Por otra parte, antes de concluir esta muy elemental elucubración, es imperativo que en la Bienal Nacional se acabe de una vez y por todas el igualar todos los premios, es decir, de que las categorías compitan entre sí unas con otras de manera indiscriminada; eso es un desatino. Jamás en la vida pueden competir una pintura con una fotografía, o una escultura con una performance, etc., tal y como jamás compiten en los concursos literarios un cuento con un ensayo, el teatro con la poesía, etc., pues son cosas totalmente diferentes.

Y esto no es un reclamo que se me ocurre a mí así por así, sino algo dicho y réquete explicado por uno de los más connotados artistas dominicanos contemporáneos: Fernando Ureña Rib, quien recalcaba que era una tontería el poner a competir una categoría con otra distinta con la excusa de que no quede ninguna casilla desierta, de que los premios designados en las bases sean todos otorgados y sin miramientos. ¿Y si queda alguno desierto, qué? ¿Acaso hay que rellenar con premios inmerecidos una cuota que haga “democrático” un evento que se debe exclusivamente al mérito y al talento artístico?

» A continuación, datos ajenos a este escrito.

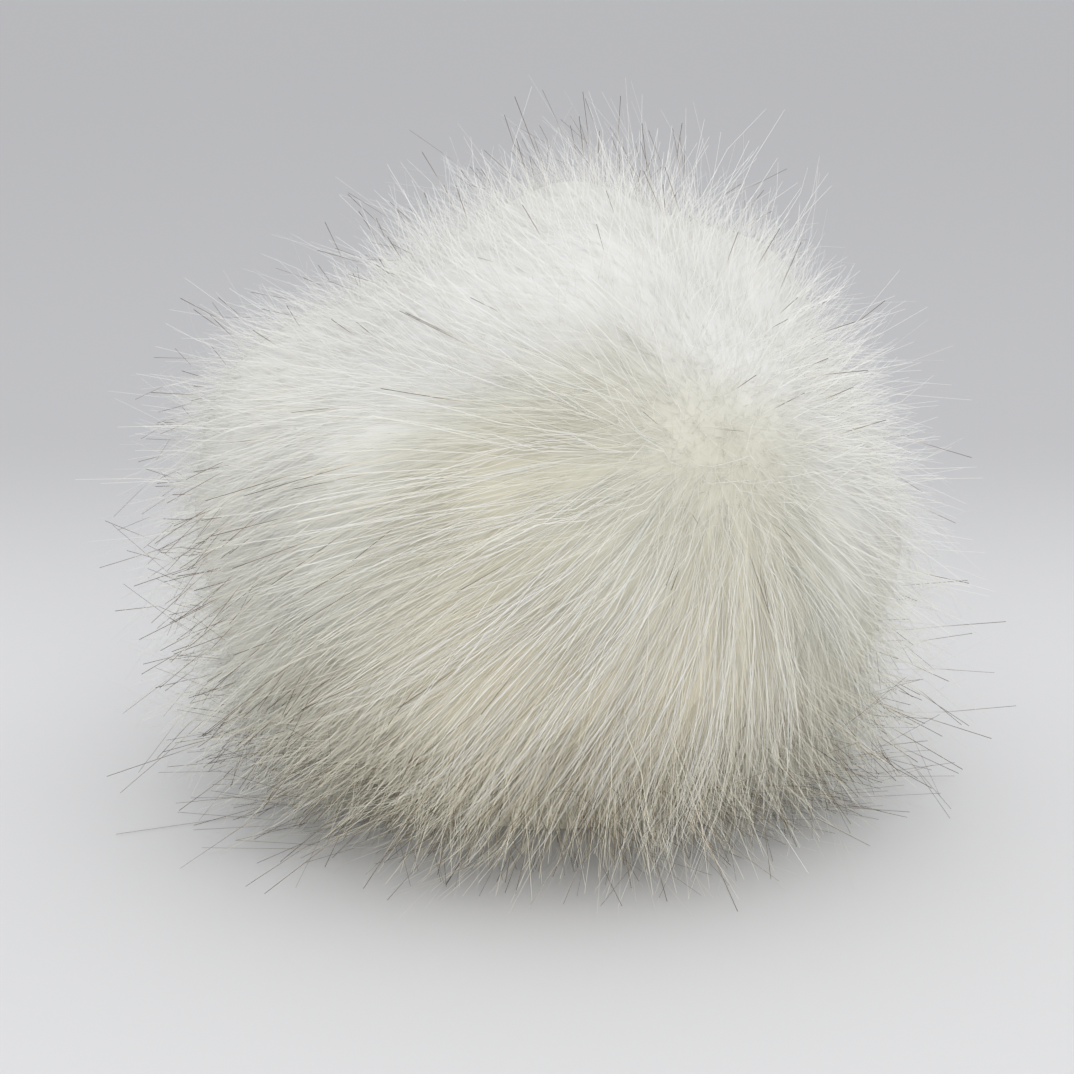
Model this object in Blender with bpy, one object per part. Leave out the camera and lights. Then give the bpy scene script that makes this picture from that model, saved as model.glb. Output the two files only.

Por eso la voz que clama en el desierto exigiendo justicia y que no se sigan festinando los desaciertos en la Bienal Nacional hay que apoyarla, hay que hacerla sentir en todas las instancias en donde sea necesario, para que el tiempo, ese gran escultor del que hablaba maravillosamente Margueritte Yourcenar en uno de sus ensayos, no nos condene por haber asumido el más denigrante facilismo y frivolidad.